Now we have ‘Degree Girl’ — with pink glitter (for today’s gal who stinks but just can’t give up the twinkly-sparkly–rainbow-fairy-dust -phase of childhood)!
She doesn’t stink — yet — mind you, but with the booblets at the engine, I’m guessin’ The Stench is comin’ only a coupl’a cars behind. (sorry, gotta say it: ‘the B. O. Railroad’!)
At the projected female maturation rate, Secret and FDS plan to launch their toddler lines within two years (powder-scent, only).
So, my daughter is padded and pore-plugged and ready for the next stop on the Puberty Express (the parent company of B.O.).
The discovery of it, the abundance of it, and finally, the removal of it.
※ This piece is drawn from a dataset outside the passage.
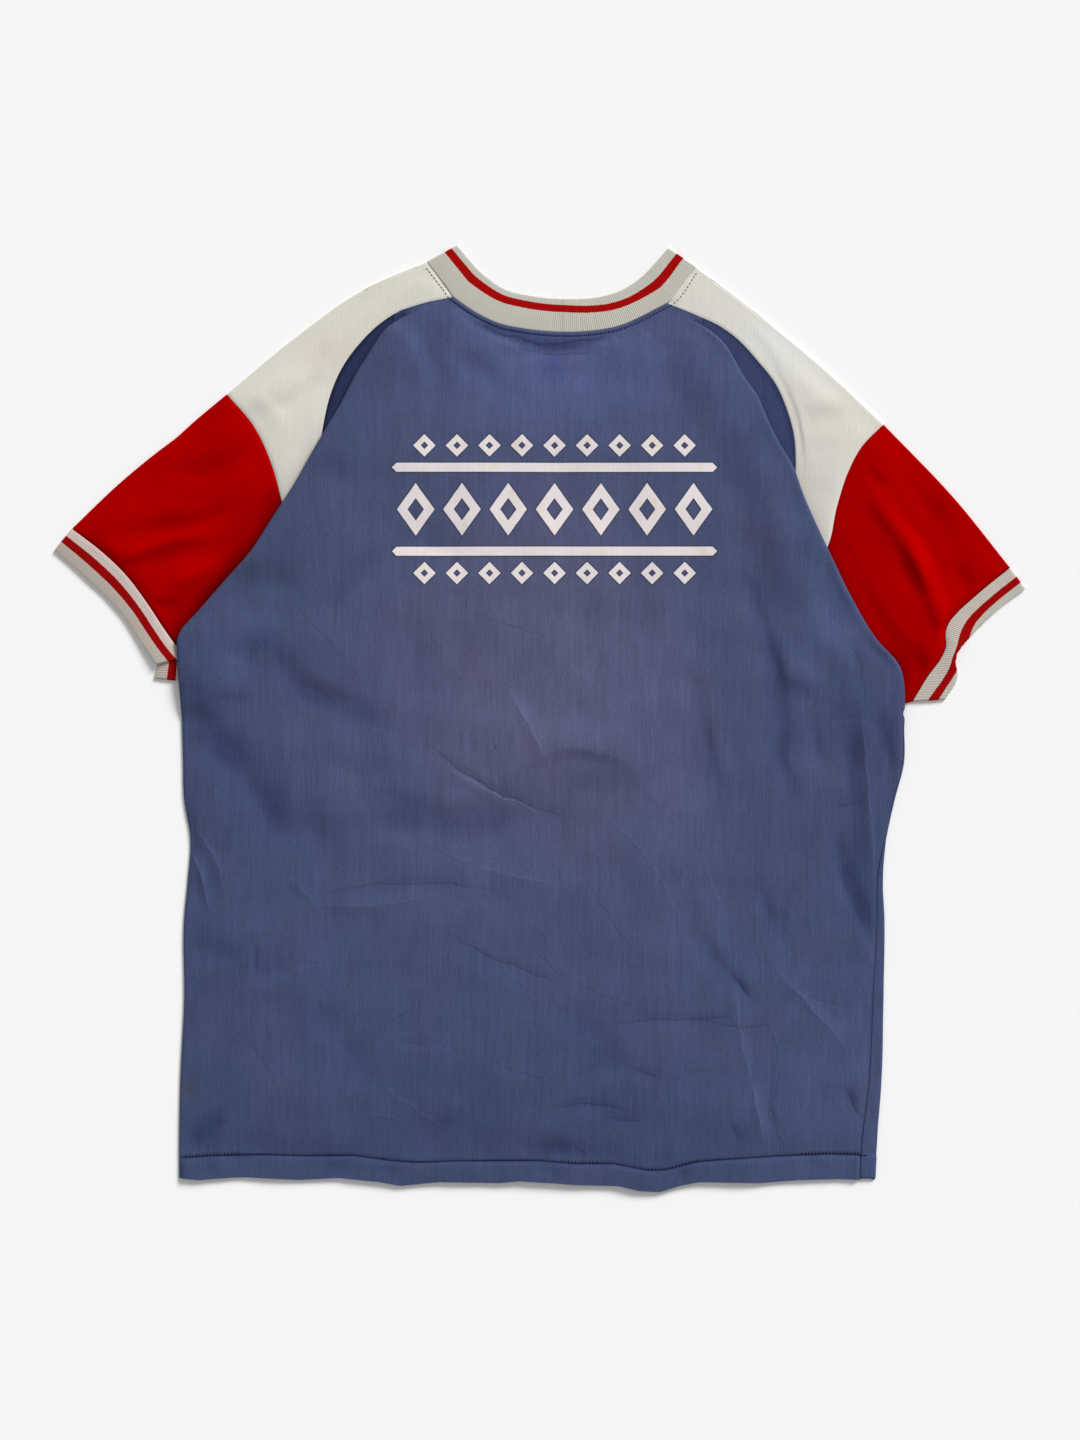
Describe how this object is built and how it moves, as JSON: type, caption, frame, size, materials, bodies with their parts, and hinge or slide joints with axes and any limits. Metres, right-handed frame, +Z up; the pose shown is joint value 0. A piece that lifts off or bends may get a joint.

Yippee.
Ridding herself of unwanted body hair soon will be a topic of discussion, if not a demonstration in the fine art of depilation.
My challenge during that little lecture will be in masking my grimace (and requisite cuss) at the sharp, stinging pain of nickin’ the SHIT out’a my own legs. You see, I recently switched from using a ‘man-razor’ (Gillette Mach 3, thank you) to a chick-shaver. I have used a man-razor since middle school because it’s the only weapon strong enough to hack through my living-proof-that-man-evolved-from-ape legs.
So WHY switch NOW? Not by choice, I assure you. I was desperate!
I hadn’t shaved in over a week.
I had a pretty dense, tangled thicket-thing goin’ on, but I had a doctor’s appointment the next day, and was pretty sure she wouldn’t buy my ‘horse-hair chaps’ charade. But because Wal-Mart had the blades locked up in the Fort Knox display case with not one, but two, Beefeaters on guard, and there wasn’t a ‘guest services’ blue-vest-wearin’ clerk in the entire store — I had to grab a pack a’ disposables and git out’a Dodge. I do remember choosing the package based on how many blades it contained — it was gonna take at least 5 of the 7 just to reach my undergrowth. I grabbed a pack o’ Shicks. I dunno. They’re pink. With pretty flowers.
I figure the cutesy, innocuous shaver may allay any fear my child may have about shaving her legs.
After all, nothin’ says ‘Welcome to Womanhood’ like wielding a feminine blade with the sharpness of slivered chert.
My hope is that she will be so mesmerized by the girly-floral decor of the wicked little razor that she won’t even blink when she sees rivulets of her own lifeblood streaming down her little legs in her first attempt.
But then, that brings me to Band-Aids.
The girl screams, seizes with fright and then runs from the room when she spies a Band-Aid in my hand for one of her ‘boo-boos’.
How the HELL will she react when she sees me comin’
with the chicky-chert-Schick?
I think later, much later, I’ll fill’er in on the fact that as women age, their body hair becomes thicker and denser, akin to the horn of the rhino — threatening to take over her face, her ass AND her booblets.